Today’s Wall Street Journal carries a must-read piece by Oklahoma Sen. Tom Coburn. The conservative Republican puts 2013 Washington into sharp — and alarming — focus.

Taking unilateral, extralegal action—like delaying the employer mandate for a year when Mr. Obama realized the trouble it would cause for businesses—is part of a pattern for this administration. Immigration and border-security laws that might displease certain constituencies if enforced? Ignore the laws. Unhappy that a deep-water drilling moratorium was struck down in court? Reimpose it anyway. Internal Revenue Service agents using the power of the state to harass political enemies? Deny and then stonewall.

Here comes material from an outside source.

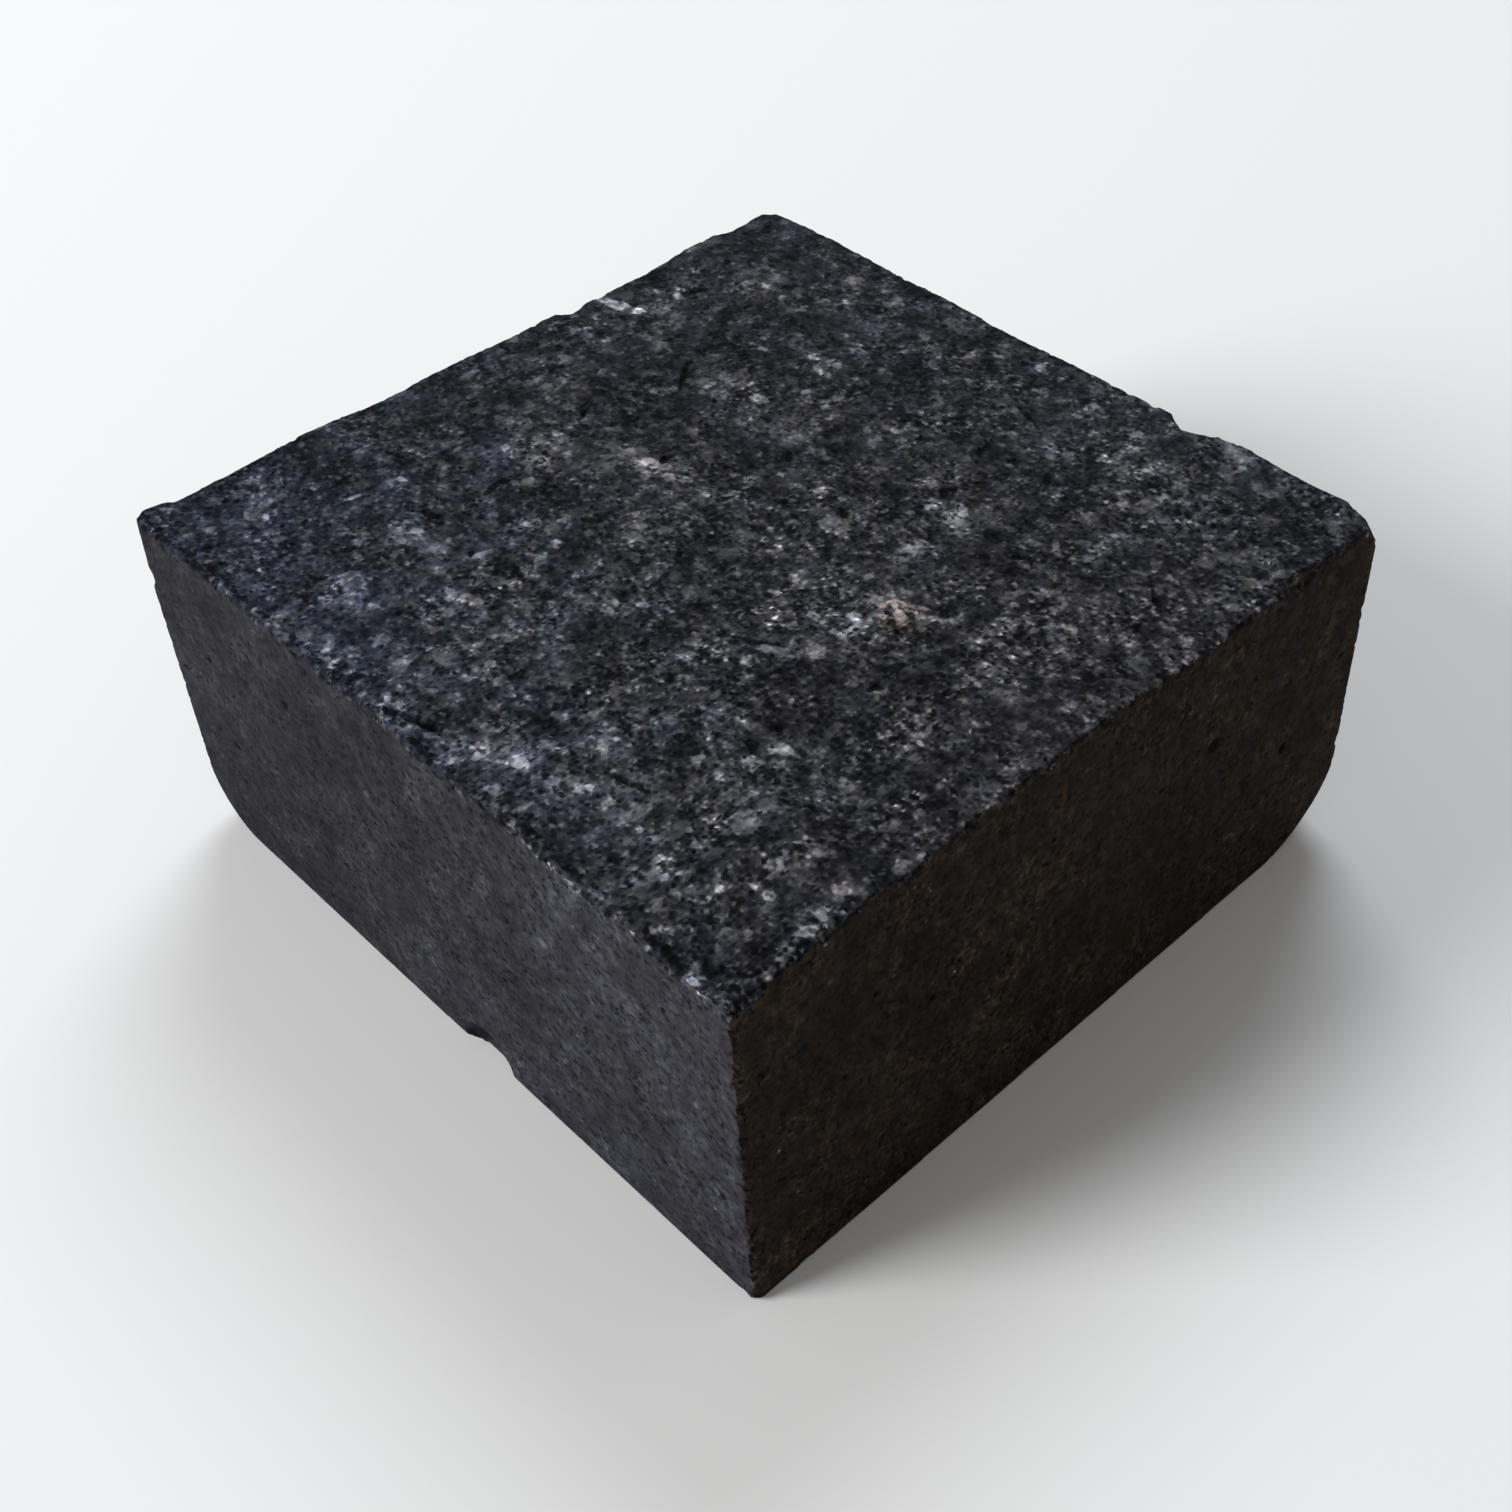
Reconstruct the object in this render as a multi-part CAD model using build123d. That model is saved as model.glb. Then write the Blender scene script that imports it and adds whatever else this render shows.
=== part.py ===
from build123d import *
import math
import os

# Basalt cobblestone (paving sett), one piece of stone.
# Millimetres, +Z up. The stone lies on its sawn bed; the origin is the middle
# of the bed's bounding box, at the bed. The -Y side and the +X side meet in
# the sharp front upright edge. The four sides and the bed are sawn flat, the
# top is the rough weathered tread face.

# ---------------------------------------------------------------- dimensions
# Corners of the sawn block: F front (+X-Y), R right (+X+Y), B back (-X+Y),
# L left (-X-Y). The sides lean by a few tenths of a millimetre.
FOOT_F = (52.66, -50.20)      # corner at the bed
FOOT_R = (51.16, 50.26)
FOOT_B = (-51.07, 50.80)
FOOT_L = (-52.10, -50.62)
HEAD_F = (52.06, -50.21)      # the same corner at the tread face
HEAD_R = (51.16, 50.40)
HEAD_B = (-51.08, 50.67)
HEAD_L = (-52.08, -50.66)
HEIGHT_F = 47.91              # height of the tread face at each corner
HEIGHT_R = 47.22
HEIGHT_B = 47.50
HEIGHT_L = 48.21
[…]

Unhappy with the pace of Senate confirmations for nominees? Ignore the Constitution and appoint people anyway and claim that the Senate is not in session.

Lest you think Sen. Coburn is simply making an end-of-year political statement, he is not. Republicans do not escape his scrutiny.

On the budget, Democrats and Republicans alike are celebrating the avoidance of another nihilistic government shutdown as a great victory. The choice to not commit mass political suicide may be a step toward sanity, but it isn’t reform. Solving the problem—fixing entitlements, reforming the tax code and consolidating the government’s $200 billion in duplicative spending—would be reform. Yet as my annual Wastebook report showed, even in this year of budget-sequestration anguish, the federal government still managed to fund the study of romance novels, provide military benefits to the Fort Hood shooter and even help the State Department buy itself Facebook FB -3.12% fans.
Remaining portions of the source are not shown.